A Global Structural and Electromagnetic Finite Element Model for the Prediction of the Mechanical Behavior of the JT-60SA Superconducting Magnet System

The JT-60SA is a fusion experiment designed to contribute to the early realization of fusion energy by providing support to the operation of ITER; by addressing key physics issues for ITER and DEMO; and by investigating how best to optimize the operation of the next fusion devices that will be built after ITER. It is a combined project of the JA-EU Satellite Tokamak Program under the Broader Approach (BA) Program and JAEA´s Program for National Use, and it is to be built in Naka, Japan, using the infrastructure of the existing JT-60U experiment.

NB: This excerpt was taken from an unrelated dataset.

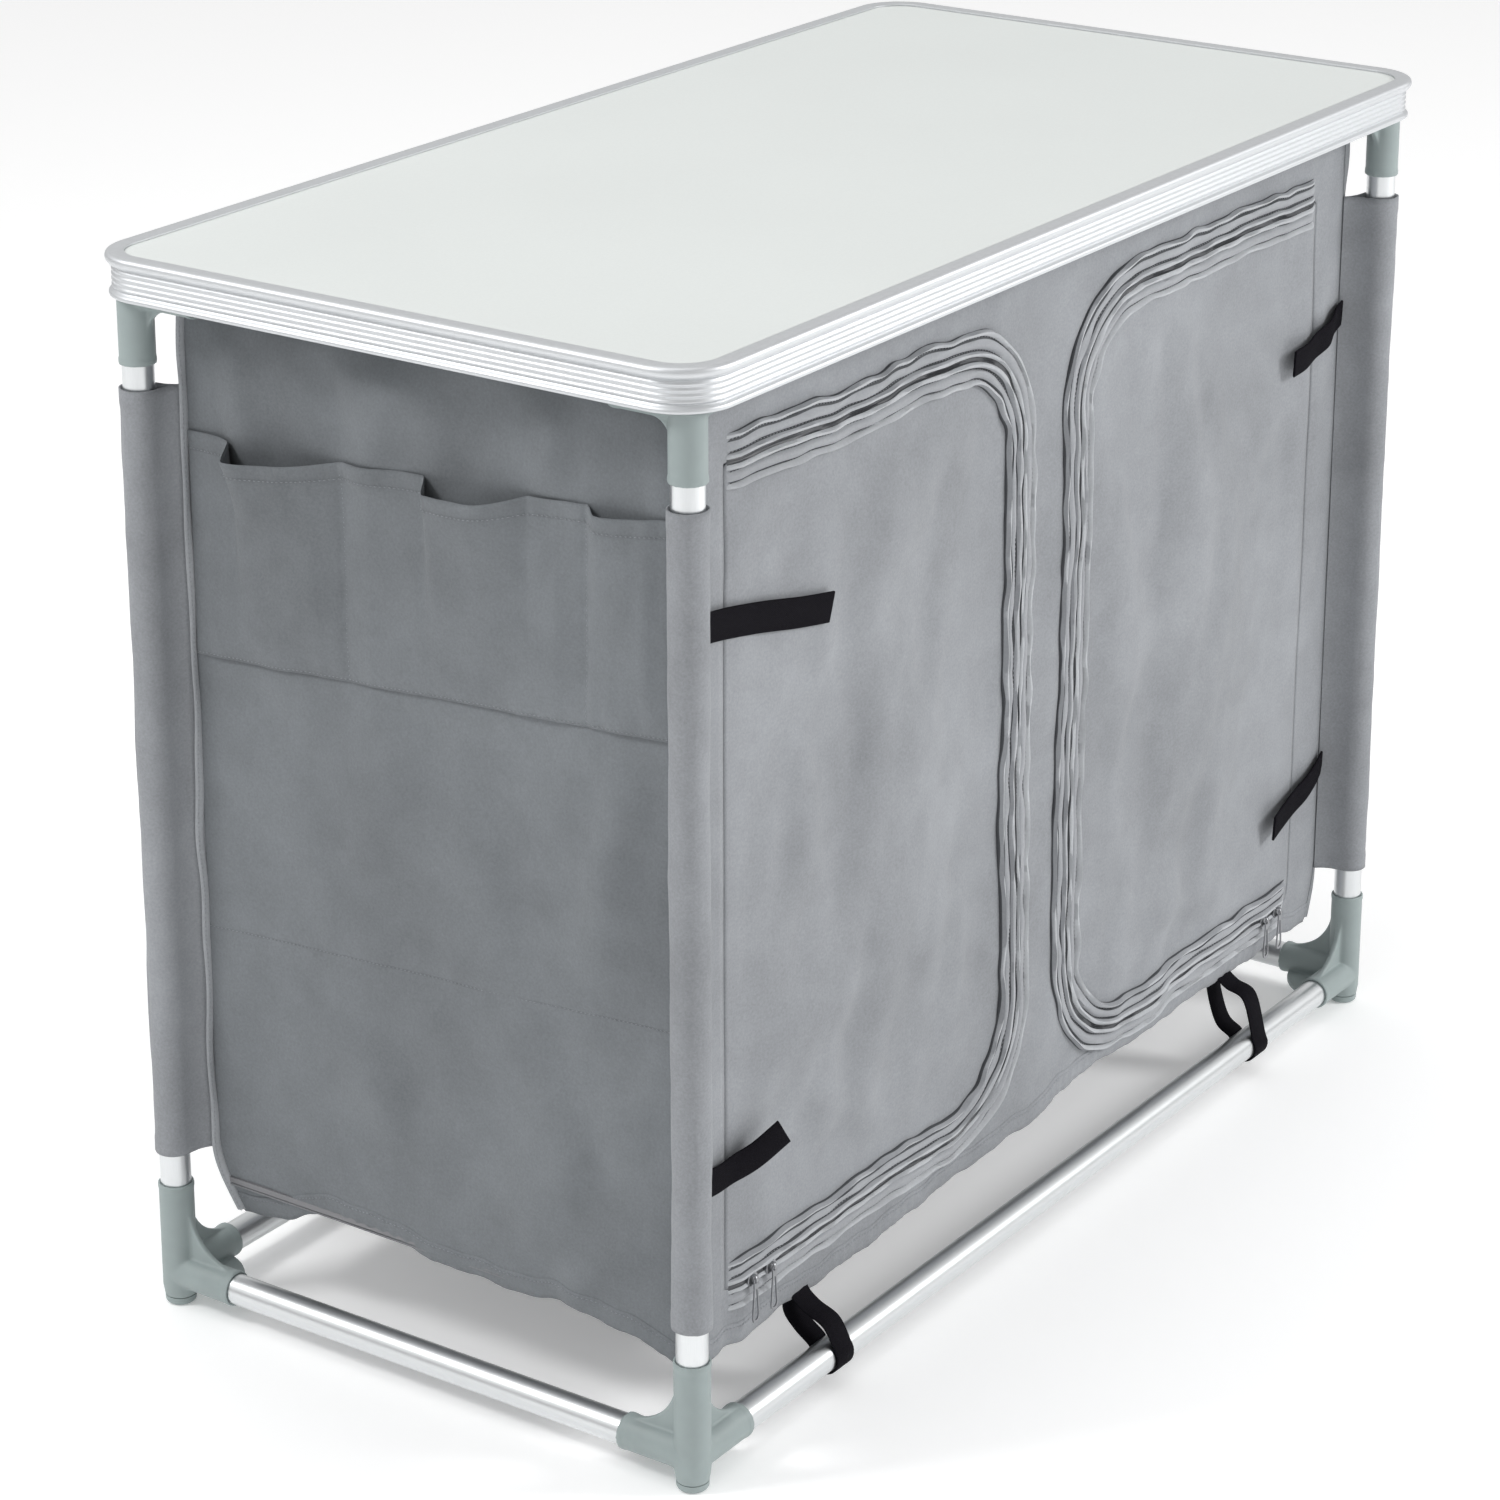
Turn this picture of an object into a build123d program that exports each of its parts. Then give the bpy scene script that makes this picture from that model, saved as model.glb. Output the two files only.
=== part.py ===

The superconducting magnet system of JT-60SA consists of a Central Solenoid, six Equilibrium Field coils and eighteen Toroidal Field coils. The systems are connected to each other by means of flexible and kinematic mechanical attachments, with the Toroidal Field magnet acting as the structural backbone of the whole magnet system. This is then supported to the cryostat base of the machine through a series of gravity supports. A detailed finite element model, representing a 40 degree sector of the superconducting magnet system of JT-60SA, has been developed with particular focus on the mechanical connections between the different coil systems. A complete set of analyses were carried out to obtain the electromagnetic force distribution on the three magnet sub-systems during all operational scenarios and consequently to predict the corresponding stresses and deformations. By doing this the integrity of the system and the performance of its bolted and pinned connections were verified against the applicable codes and standards. This paper illustrates the details of the modeling strategy which lead to the production of the finite element model and provides a comprehensive report and a critical analysis of the most relevant results obtained to date.